Other elements of the program include better husbandry, animal housing, and use of feed supplements and drugs, which are said to increase the weight of pigs and greatly raise farm income.
In Vietnam, the model reduced dependency on commercial feeds with 85 per cent of the over 8 million pig farmers recording 30-40 percent increase in their income after they cut down on commercial feeds. Results from Vietnam also indicated that small holder farmers who kept two to four pigs at the start of the project, increased their stock to over twenty animals within six months with the availability of the cheap alternative feed being the motivator.
“I, of course, received harsh criticism from feed companies, who trashed it as low in nutrients, but our in-depth research shows otherwise. In fact this technology has 10 per cent more nutrients than commercial feeds,” said Maria Zagavelo from the International Potato Centre.
Farmers who have borne the brunt of the unprecedented increase in pig feed prices have welcomed the move saying it will restore the place of pig farming as the lucrative business that it used to be.
“I only keep three pigs at the moment, and I would have loved to do away with all of them. But I have kept pigs for the last 20 years and recall the days when they would fetch very high prices. Even the middlemen and pig traders knew how high they were worth. But the events of the last five months have discouraged so many of us.
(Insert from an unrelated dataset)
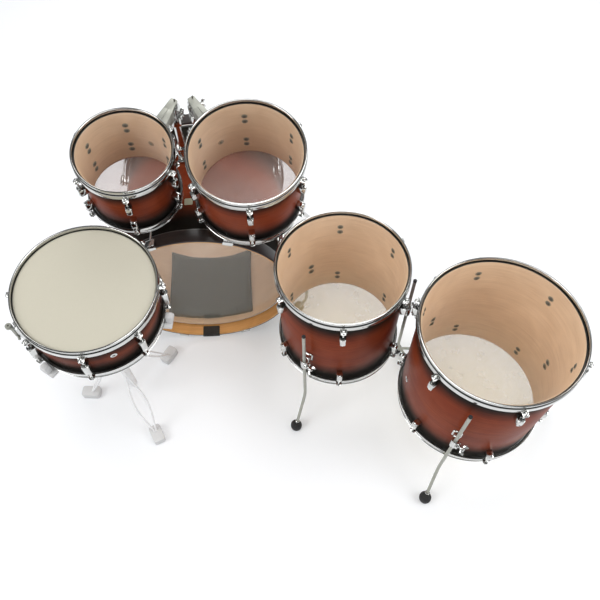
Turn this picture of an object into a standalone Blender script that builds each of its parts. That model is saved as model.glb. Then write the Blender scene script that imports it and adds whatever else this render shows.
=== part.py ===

But I knew a brighter day would come and we can’t wait to be trained on the new alternative feeding technology,” said Millicent Wekesa, a pig farmer from Western Kenya who bought her first two pigs from school fees she was given when in high school and decided to drop out of school to concentrate on pig farming. She has since expanded into horticultural and poultry farming to cushion herself from the erratic pig market.